> [GIVEN PROBLEM] Reproduce the section of the listing that begins at the line containing "Write the build123d" and finishes at the line containing "# own axis, +Z". Include both end lines and nothing beyond them.

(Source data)
---------------

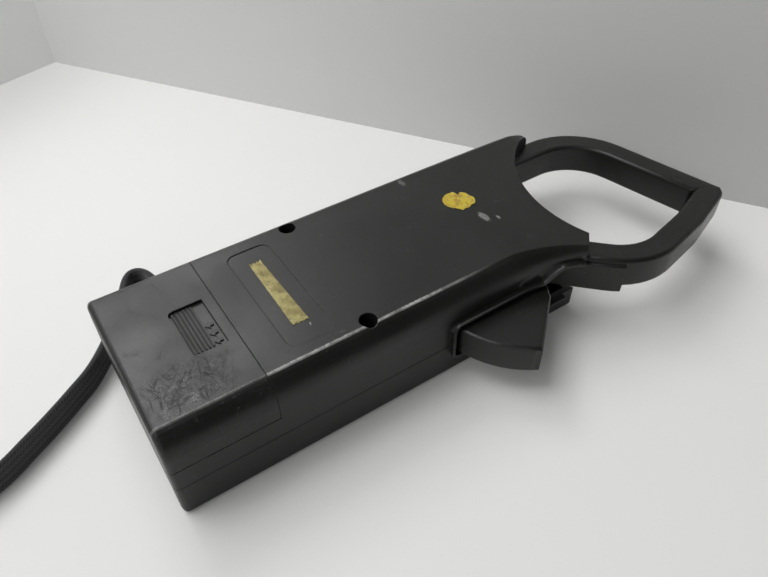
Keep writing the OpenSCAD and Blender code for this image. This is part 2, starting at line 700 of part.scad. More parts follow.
module jaw_lever() color(charcoal) {
    start = [arm_start[0] - 8 * cos(arm_heading), arm_start[1] - 8 * sin(arm_heading), arm_heading];
    difference() {
        union() {
            difference() {
                union() {
                    bar(trail(start, concat([[8, 0]], arm_legs)),
                        rounded_section(-jaw_w / 2, jaw_w / 2, jaw_z0, jaw_z0 + jaw_t, jaw_edge_r));
                    bar(trail(start, concat([[8, 0]], sleeve_legs)),
                        rounded_section(-jaw_w / 2 + 0.4, jaw_w / 2 + sleeve_out, sleeve_z0,
                                        sleeve_z1, 0.8));
                }
                arm_ends(seam_gap, root_r);
            }
            translate([pivot[0], pivot[1], 0]) {
                hull() {
                    translate([0, 0, trig_z0]) linear_extrude(trig_t) trigger_view(trig_edge);
                    translate([0, 0, trig_z0 + trig_edge])
                        linear_extrude(trig_t - 2 * trig_edge) trigger_view(0);
                }
                translate([0, 0, trig_z0]) cylinder(r = boss_r + 0.6, h = slot_z1 - 0.3 - trig_z0);
            }
        }
        translate([pivot[0], pivot[1], 0]) cylinder(r = pin_r + pin_play, h = case_h);
        difference() {
            bar(trail(start, concat([[8, 0]], arm_legs, [[2, 0]])),
                plain_section(-core_w / 2 - 0.3, core_w / 2 + 0.3, core_z0 - 0.3, core_z1 + 0.3));
            translate([arm_start[0] - far, arm_start[1] - 20, 0]) cube([far, 40, case_h]);
        }
        // hole for the spring's leg
        translate([pivot[0] - spring_r, pivot[1] - spring_leg, trig_z0 - 1])
            cylinder(r = spring_wire + 0.3, h = 3.2, $fn = 24);
    }
}

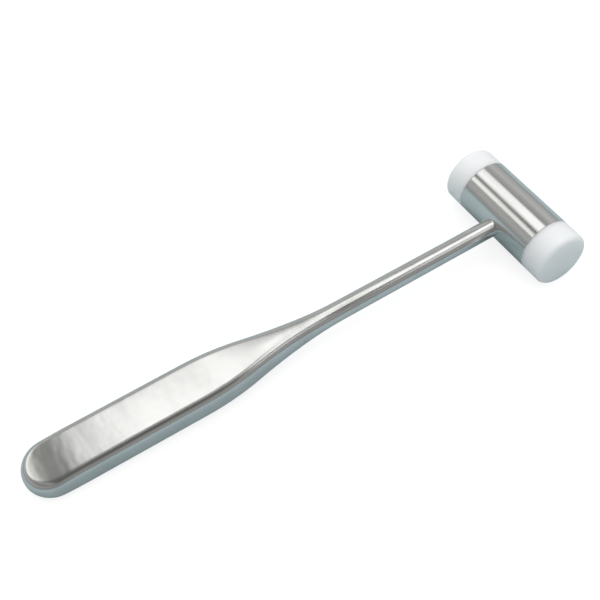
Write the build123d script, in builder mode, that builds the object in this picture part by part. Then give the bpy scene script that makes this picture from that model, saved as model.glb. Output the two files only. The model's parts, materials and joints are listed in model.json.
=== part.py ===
from build123d import *
from math import asin, atan2, cos, degrees, hypot, radians, sin, sqrt, tan
import os

# Surgical mallet: a steel handle forged in one piece, a cylindrical steel head that is screwed
# onto it crosswise, and two nylon striking caps that are screwed onto the ends of the head.
# Millimetres. The mallet lies on a table: the head on its round side, and the paddle of the
# handle on its underside near the butt. +X runs from the paddle to the head, +Y along the head's
# own axis, +Z up. The origin is on the table, below the middle of the whole mallet.

# Head, a turned bar with a threaded spigot at each end
head_diameter = 20.0
head_body_length = 32.5
head_edge_break = 0.2
spigot_diameter = 12.0
spigot_length = 6.0
spigot_chamfer = 0.8
relief_depth = 0.7
relief_width = 1.2

# Caps, two nylon cups as wide as the head
cap_length = 9.5
cap_dome = 0.95
cap_edge_radius = 1.7
cap_mouth_chamfer = 0.5
cap_thread_clearance = 0.1
cap_end_gap = 0.6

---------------

> [THE RESULT]
Write the build123d script, in builder mode, that builds the object in this picture part by part. Then give the bpy scene script that makes this picture from that model, saved as model.glb. Output the two files only. The model's parts, materials and joints are listed in model.json.
=== part.py ===
from build123d import *
from math import asin, atan2, cos, degrees, hypot, radians, sin, sqrt, tan
import os

# Surgical mallet: a steel handle forged in one piece, a cylindrical steel head that is screwed
# onto it crosswise, and two nylon striking caps that are screwed onto the ends of the head.
# Millimetres. The mallet lies on a table: the head on its round side, and the paddle of the
# handle on its underside near the butt. +X runs from the paddle to the head, +Y along the head's
# own axis, +Z up. The origin is on the table, below the middle of the whole mallet.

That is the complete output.